Miyazaki does what he does best here, taking an endearing wee little story and successfully combining it with a dense, alive world that is just beyond ours. Where the story and the world clash is where the film is the most interesting, and Chihiro’s interactions with Yubaba and the bathhouse inhabitants range from down right scary (during an early, dark sequence a child in the back of the theater kept repeating “scary movie, scary movie, scary movie” until the sequence ended) to uproariously clever (the small bird/flying mouse creatures get a lot of deserved comic mileage) and Chihiro’s entirely unexplained character makes her rosy cheeked, pig-tailed cuteness both touching and vaguely mysterious as we try to figure out what exactly she is looking for in life and what exactly this adventure means to her. At first she seems like every other little girl, but as time goes on the quirks hinted at during the mildly harsh conversations between Chihiro and her parents at the beginning of the film take form and what she is really looking for in the bathhouse starts as a plot element and ends up more as a metaphor.

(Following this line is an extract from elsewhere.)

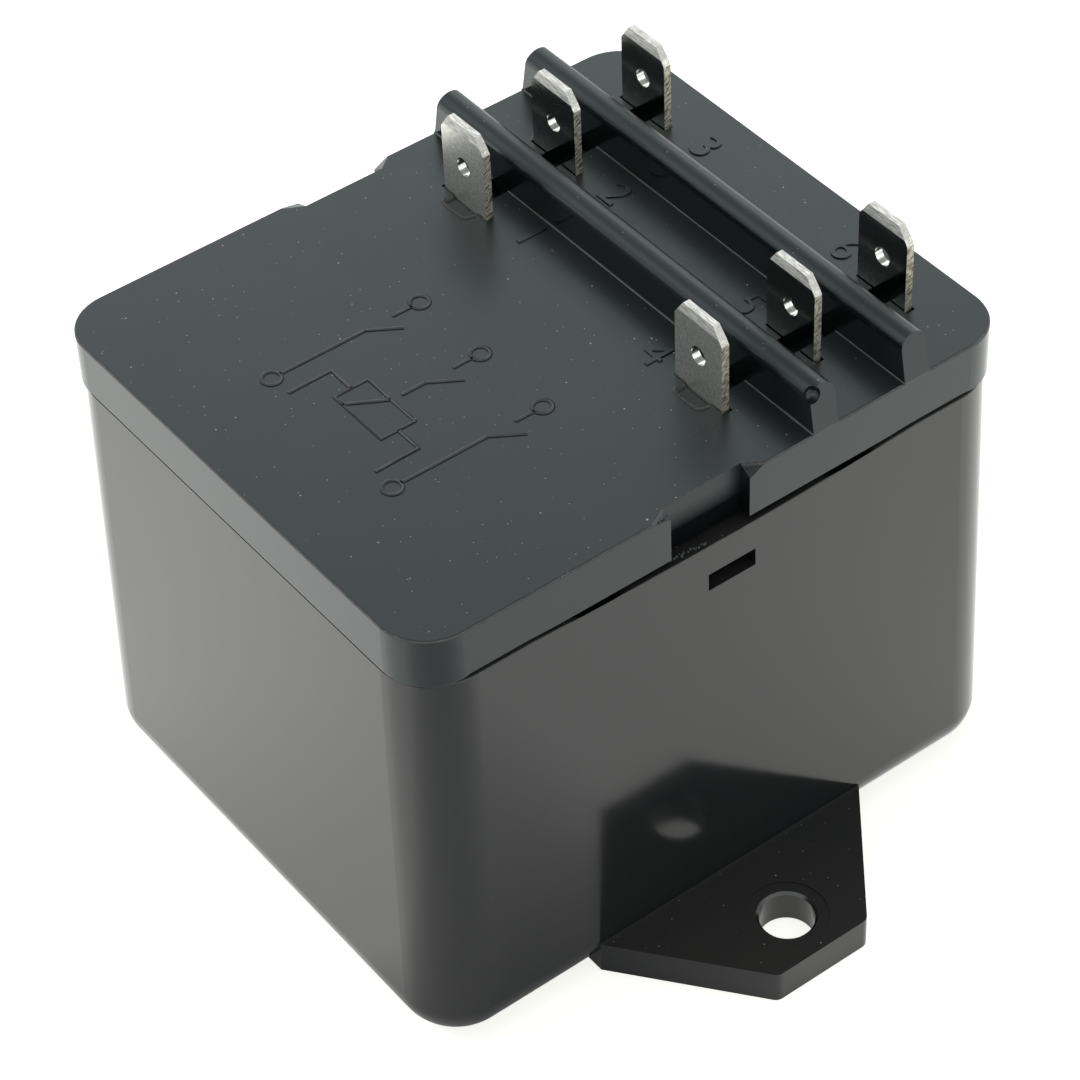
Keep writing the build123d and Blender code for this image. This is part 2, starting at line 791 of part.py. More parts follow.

The simplicity that makes Spirited Away
so accessible would seemingly group it with the director’s more quiet films like Kiki
but Miyazaki enriches this little girl’s adventure beyond her imagination (in Kiki
the little girl got to be what I’m sure what every girl secretly wants to be: a broomstick flying, cute boy saving, good witch), and Chihiro leaves her world behind for one that no human could possibly think of. Passing through it is a kind of emotional right of passage for her, which helps her understand her parents a bit more, and helps her deal with the (normal) world she must return to. It is the perfect combination, wildly creative animation with a warm and subtle heart at its core.